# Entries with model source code
++++++++++
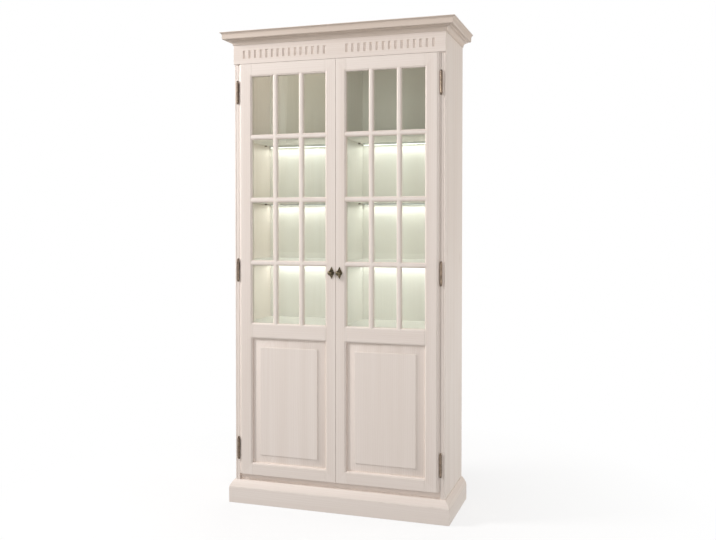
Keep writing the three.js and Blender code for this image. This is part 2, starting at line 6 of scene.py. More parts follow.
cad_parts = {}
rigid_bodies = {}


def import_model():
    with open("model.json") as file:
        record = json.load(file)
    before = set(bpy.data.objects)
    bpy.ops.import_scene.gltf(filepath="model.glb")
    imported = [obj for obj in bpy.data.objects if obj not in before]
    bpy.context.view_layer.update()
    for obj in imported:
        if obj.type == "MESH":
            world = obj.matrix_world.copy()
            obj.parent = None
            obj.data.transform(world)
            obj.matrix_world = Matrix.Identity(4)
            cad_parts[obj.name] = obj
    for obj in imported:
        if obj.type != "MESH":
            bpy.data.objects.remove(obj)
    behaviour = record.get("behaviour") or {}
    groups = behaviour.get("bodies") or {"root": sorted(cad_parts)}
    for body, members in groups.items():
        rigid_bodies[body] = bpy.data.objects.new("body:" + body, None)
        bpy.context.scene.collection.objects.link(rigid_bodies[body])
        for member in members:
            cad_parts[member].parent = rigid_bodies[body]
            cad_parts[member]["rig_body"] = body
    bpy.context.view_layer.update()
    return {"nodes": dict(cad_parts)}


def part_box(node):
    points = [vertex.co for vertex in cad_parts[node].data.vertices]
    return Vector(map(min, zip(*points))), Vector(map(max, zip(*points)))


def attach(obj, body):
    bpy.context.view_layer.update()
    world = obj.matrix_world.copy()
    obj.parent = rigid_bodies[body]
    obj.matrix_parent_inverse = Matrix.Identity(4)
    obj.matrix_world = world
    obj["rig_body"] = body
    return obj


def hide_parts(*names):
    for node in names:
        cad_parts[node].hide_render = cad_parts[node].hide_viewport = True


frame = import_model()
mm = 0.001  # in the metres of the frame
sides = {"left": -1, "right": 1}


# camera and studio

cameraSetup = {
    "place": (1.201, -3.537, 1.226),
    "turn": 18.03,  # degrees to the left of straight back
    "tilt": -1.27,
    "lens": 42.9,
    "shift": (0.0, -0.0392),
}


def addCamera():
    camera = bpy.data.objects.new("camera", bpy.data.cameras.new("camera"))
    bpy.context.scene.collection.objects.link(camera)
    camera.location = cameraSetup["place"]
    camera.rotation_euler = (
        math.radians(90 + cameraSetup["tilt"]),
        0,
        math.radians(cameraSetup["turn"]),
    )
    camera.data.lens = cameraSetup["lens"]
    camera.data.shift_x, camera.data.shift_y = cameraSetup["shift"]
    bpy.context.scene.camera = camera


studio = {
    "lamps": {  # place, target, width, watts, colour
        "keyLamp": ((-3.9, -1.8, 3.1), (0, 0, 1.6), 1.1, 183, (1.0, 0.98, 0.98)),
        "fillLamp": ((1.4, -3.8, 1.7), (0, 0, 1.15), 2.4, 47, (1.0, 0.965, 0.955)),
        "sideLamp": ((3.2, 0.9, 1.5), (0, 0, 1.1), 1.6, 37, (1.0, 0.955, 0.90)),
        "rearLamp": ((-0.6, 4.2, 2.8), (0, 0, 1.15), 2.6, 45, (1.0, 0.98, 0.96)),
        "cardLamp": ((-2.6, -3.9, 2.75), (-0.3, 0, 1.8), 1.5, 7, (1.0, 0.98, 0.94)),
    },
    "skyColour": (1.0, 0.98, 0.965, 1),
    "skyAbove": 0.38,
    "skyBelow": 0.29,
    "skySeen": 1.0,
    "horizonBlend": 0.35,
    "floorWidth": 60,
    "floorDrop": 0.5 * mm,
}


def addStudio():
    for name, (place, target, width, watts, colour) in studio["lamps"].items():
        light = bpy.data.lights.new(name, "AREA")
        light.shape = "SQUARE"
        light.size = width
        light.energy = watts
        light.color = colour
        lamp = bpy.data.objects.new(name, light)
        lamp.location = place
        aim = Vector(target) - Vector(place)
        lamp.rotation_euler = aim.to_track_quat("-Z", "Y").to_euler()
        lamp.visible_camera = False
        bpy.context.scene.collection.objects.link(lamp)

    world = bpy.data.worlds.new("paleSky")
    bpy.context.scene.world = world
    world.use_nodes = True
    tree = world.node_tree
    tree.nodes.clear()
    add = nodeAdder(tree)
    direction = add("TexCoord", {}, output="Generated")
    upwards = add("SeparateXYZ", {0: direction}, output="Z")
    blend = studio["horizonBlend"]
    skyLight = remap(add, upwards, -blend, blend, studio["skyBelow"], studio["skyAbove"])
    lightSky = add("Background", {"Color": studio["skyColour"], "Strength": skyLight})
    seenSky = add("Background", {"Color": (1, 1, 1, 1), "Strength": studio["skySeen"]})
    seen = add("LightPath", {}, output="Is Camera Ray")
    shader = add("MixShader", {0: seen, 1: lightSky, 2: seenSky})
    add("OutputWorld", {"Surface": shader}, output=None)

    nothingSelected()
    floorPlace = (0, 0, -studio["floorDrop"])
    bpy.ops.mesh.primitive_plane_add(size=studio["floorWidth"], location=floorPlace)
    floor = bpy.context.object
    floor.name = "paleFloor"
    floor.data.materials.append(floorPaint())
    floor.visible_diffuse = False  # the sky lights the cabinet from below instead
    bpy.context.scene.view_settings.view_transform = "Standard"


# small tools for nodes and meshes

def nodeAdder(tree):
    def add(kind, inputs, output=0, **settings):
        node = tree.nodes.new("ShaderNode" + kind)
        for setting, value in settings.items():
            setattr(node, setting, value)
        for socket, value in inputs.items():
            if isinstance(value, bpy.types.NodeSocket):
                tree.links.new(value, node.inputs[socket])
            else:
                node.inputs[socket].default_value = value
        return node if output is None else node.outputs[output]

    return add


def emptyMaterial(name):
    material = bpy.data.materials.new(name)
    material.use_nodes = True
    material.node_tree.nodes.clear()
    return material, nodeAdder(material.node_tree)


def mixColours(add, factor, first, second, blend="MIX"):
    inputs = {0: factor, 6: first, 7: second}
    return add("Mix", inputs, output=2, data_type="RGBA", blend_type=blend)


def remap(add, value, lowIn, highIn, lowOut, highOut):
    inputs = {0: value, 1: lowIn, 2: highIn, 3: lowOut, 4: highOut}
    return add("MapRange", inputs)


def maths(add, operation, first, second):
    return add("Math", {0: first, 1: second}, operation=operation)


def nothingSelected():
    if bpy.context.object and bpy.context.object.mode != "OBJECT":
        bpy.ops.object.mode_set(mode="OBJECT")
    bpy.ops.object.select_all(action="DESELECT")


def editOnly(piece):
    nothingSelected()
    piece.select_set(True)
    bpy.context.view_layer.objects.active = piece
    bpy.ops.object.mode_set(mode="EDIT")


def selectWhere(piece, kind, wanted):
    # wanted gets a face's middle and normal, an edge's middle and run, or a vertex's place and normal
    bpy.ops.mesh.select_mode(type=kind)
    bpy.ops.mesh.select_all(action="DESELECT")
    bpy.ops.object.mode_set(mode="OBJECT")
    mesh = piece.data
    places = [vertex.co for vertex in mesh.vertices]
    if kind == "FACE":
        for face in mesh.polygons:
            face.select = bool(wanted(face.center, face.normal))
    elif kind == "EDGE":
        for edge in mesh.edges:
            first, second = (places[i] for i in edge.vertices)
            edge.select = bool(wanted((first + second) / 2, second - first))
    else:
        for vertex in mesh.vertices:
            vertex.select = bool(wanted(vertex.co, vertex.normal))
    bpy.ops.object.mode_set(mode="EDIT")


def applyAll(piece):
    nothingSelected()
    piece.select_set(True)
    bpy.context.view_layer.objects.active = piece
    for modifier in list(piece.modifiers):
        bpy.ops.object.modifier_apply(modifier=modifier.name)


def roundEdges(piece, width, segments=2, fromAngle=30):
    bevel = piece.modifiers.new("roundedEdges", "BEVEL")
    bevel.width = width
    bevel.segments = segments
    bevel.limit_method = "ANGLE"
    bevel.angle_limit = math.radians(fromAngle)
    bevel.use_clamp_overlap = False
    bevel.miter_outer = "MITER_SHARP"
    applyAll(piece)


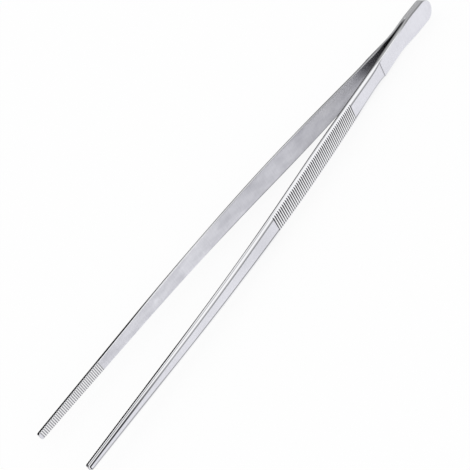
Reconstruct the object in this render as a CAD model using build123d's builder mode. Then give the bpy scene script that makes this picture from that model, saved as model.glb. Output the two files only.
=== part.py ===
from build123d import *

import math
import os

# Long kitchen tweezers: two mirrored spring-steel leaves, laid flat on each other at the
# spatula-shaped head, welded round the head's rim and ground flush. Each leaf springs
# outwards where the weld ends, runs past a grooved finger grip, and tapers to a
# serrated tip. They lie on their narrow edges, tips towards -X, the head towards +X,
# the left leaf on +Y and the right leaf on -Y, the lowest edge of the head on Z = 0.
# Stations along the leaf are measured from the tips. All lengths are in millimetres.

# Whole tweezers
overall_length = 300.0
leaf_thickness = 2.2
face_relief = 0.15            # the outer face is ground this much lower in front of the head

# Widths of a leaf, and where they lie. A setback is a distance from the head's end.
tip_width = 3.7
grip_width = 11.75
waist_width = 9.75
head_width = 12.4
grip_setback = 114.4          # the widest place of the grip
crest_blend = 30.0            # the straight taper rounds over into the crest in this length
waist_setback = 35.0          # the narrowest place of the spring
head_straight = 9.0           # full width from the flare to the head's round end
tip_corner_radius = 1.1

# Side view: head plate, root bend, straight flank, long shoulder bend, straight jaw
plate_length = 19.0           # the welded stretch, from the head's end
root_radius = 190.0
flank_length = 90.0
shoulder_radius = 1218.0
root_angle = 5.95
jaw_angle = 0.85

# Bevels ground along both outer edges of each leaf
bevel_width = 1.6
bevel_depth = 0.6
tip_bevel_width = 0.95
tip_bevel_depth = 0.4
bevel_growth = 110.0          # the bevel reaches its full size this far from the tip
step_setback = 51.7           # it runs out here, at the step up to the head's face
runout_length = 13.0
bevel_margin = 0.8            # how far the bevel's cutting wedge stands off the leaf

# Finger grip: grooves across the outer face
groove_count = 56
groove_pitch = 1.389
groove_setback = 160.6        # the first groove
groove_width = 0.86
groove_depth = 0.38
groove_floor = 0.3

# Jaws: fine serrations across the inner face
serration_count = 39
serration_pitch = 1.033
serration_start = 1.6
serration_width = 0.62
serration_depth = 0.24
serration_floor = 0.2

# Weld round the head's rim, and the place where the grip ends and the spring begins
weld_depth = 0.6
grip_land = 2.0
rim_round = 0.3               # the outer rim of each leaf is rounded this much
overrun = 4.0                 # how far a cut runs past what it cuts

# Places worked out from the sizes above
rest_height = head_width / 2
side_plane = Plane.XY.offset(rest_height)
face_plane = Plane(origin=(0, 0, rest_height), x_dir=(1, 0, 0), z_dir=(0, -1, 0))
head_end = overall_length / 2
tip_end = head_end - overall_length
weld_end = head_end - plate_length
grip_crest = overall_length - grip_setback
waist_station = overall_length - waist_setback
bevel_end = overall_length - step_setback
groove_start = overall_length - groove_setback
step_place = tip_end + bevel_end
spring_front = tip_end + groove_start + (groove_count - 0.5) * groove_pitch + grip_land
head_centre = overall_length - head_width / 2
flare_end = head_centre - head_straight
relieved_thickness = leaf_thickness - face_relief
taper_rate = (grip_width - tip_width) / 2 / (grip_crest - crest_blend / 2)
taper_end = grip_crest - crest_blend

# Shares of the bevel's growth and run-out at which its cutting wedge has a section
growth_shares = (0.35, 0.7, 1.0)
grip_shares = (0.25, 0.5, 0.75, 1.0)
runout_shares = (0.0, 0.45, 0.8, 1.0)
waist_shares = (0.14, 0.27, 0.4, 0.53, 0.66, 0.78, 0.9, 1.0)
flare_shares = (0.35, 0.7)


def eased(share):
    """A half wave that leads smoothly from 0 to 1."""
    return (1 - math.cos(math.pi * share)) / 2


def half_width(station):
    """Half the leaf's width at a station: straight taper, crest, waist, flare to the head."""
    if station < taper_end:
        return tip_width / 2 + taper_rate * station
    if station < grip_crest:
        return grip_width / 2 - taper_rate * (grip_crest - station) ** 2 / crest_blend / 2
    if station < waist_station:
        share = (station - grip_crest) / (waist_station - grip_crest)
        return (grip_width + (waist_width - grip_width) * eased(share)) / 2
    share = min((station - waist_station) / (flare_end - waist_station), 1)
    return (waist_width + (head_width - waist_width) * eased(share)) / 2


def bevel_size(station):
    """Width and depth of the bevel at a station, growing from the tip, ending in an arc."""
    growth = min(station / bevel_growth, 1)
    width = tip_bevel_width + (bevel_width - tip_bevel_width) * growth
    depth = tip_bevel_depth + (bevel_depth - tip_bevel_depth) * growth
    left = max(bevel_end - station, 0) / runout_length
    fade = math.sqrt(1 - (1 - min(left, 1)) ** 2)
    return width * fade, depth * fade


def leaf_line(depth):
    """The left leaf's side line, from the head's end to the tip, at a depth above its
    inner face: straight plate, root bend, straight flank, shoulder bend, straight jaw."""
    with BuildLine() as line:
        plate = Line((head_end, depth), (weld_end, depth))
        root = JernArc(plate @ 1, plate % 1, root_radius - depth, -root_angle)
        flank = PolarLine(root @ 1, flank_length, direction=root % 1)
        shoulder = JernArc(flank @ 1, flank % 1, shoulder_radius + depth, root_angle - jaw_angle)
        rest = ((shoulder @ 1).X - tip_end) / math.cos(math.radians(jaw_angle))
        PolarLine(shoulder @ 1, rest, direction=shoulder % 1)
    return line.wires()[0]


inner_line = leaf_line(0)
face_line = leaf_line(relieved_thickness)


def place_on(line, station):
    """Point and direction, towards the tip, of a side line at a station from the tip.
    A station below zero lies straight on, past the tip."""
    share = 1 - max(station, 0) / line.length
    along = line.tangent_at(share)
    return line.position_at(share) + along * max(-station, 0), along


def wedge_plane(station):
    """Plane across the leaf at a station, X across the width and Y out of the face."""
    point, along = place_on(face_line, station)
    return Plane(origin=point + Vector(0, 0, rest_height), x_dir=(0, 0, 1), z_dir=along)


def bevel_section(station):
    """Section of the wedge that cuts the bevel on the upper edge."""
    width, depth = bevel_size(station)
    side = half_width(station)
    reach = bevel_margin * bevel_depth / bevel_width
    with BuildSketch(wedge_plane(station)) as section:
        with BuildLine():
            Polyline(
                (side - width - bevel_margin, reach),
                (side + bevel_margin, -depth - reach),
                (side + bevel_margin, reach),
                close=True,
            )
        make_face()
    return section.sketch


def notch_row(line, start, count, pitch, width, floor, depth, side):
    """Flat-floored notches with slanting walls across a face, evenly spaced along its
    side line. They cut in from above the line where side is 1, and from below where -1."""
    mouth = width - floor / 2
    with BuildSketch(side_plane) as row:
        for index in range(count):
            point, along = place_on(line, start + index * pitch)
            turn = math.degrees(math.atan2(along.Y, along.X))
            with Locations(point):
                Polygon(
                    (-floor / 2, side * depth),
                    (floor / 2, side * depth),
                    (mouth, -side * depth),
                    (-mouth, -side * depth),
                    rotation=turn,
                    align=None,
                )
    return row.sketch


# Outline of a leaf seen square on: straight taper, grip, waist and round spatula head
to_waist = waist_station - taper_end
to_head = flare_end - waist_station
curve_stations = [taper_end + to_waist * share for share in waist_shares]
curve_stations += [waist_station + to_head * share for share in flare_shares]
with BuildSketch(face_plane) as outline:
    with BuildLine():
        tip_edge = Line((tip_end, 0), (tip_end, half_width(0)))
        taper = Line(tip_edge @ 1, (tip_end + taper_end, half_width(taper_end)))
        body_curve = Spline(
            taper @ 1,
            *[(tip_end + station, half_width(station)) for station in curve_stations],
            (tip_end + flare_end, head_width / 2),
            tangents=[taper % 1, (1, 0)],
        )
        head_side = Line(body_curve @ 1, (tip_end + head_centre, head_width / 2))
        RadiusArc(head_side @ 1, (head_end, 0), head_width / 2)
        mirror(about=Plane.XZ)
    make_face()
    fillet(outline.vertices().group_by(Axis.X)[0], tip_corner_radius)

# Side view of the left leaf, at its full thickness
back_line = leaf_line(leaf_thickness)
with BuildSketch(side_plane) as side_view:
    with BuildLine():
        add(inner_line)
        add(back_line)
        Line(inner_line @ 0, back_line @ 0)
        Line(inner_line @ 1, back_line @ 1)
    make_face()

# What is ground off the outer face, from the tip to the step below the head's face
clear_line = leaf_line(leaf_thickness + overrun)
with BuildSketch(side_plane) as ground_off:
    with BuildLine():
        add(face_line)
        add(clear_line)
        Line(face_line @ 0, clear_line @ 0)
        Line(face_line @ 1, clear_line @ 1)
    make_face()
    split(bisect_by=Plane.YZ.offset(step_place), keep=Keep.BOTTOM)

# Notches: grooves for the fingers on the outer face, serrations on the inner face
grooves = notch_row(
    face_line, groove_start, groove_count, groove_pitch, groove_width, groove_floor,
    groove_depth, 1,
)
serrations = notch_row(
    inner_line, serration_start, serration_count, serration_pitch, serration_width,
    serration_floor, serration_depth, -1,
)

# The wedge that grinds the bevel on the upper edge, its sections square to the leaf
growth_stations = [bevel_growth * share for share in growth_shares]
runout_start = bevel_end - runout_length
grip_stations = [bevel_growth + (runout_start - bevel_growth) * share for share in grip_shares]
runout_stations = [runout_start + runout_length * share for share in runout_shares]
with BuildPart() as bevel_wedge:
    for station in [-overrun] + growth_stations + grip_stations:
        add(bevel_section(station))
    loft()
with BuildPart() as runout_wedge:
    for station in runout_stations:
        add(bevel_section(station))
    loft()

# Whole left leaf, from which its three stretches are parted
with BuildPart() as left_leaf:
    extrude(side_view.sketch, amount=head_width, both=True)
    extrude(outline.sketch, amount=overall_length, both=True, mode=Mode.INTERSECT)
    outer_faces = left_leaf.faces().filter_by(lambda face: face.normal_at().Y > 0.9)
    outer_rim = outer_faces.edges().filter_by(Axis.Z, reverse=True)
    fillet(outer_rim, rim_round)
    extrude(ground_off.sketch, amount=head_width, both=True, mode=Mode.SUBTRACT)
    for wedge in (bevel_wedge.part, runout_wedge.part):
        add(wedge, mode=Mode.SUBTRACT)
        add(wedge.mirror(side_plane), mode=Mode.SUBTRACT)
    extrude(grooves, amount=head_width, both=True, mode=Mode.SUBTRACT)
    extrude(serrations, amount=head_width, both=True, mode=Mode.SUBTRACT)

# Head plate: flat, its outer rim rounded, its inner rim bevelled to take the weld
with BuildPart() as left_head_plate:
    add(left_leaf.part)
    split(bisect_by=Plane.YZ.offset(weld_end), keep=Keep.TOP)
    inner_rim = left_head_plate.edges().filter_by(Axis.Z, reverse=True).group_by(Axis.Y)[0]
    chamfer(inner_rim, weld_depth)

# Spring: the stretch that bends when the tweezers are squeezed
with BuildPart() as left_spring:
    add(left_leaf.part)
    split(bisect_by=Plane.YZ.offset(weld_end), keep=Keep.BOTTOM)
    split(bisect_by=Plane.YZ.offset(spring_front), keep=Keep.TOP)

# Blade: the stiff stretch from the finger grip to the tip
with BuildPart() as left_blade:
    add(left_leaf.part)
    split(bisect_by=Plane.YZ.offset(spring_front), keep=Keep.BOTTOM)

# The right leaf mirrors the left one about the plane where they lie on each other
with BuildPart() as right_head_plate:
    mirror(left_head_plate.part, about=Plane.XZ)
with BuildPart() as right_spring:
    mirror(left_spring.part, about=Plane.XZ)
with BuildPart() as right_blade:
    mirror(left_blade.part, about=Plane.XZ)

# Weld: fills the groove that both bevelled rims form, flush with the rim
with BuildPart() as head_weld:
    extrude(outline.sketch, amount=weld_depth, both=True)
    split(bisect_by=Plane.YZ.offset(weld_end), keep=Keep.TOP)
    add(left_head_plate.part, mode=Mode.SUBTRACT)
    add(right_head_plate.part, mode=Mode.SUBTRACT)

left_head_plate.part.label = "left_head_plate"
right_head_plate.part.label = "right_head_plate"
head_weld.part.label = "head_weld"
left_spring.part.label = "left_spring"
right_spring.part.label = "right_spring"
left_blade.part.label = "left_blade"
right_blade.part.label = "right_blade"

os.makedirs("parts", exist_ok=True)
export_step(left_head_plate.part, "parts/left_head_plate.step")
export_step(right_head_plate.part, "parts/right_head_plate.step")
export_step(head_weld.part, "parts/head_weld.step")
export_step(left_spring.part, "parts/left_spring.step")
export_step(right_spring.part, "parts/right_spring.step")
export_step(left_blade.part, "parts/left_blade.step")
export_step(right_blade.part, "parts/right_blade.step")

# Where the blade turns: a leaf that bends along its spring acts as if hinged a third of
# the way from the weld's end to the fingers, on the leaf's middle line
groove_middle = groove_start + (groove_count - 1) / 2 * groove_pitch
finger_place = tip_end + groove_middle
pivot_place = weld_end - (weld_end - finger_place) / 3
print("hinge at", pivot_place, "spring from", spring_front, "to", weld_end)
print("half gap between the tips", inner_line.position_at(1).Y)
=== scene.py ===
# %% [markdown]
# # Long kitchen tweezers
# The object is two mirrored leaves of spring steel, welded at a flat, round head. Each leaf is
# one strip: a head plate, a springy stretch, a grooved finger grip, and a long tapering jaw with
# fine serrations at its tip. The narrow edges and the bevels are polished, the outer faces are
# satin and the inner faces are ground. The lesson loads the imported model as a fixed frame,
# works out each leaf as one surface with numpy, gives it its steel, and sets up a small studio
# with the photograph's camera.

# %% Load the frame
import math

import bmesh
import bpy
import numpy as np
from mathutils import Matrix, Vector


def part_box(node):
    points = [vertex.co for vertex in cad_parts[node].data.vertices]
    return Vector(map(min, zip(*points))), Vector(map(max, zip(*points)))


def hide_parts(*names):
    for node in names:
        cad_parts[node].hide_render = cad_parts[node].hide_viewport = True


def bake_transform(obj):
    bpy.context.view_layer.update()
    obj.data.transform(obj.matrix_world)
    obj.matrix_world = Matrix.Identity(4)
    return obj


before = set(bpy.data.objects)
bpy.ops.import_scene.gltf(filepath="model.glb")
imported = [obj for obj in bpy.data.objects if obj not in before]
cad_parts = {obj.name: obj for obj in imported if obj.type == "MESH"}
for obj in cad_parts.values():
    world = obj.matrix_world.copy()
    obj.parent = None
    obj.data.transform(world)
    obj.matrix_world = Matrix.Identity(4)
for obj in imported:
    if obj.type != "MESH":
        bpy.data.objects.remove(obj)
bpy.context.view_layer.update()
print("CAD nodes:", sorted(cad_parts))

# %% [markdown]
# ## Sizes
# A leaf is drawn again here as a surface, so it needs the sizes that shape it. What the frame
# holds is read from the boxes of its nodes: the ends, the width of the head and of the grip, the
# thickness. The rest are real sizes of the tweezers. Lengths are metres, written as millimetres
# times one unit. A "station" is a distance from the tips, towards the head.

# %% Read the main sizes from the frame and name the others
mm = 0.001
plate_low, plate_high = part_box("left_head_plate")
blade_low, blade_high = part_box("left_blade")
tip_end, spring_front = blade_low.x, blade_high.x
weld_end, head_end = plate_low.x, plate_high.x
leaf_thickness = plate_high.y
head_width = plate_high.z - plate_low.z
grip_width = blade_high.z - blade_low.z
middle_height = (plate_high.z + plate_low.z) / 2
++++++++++
# Stated problem
Transcribe word for word the lines from the one holding "pivot_place = weld_end" through the one holding "# with the photograph's camera.". Include both, and add nothing.

# Reply
pivot_place = weld_end - (weld_end - finger_place) / 3
print("hinge at", pivot_place, "spring from", spring_front, "to", weld_end)
print("half gap between the tips", inner_line.position_at(1).Y)
=== scene.py ===
# %% [markdown]
# # Long kitchen tweezers
# The object is two mirrored leaves of spring steel, welded at a flat, round head. Each leaf is
# one strip: a head plate, a springy stretch, a grooved finger grip, and a long tapering jaw with
# fine serrations at its tip. The narrow edges and the bevels are polished, the outer faces are
# satin and the inner faces are ground. The lesson loads the imported model as a fixed frame,
# works out each leaf as one surface with numpy, gives it its steel, and sets up a small studio
# with the photograph's camera.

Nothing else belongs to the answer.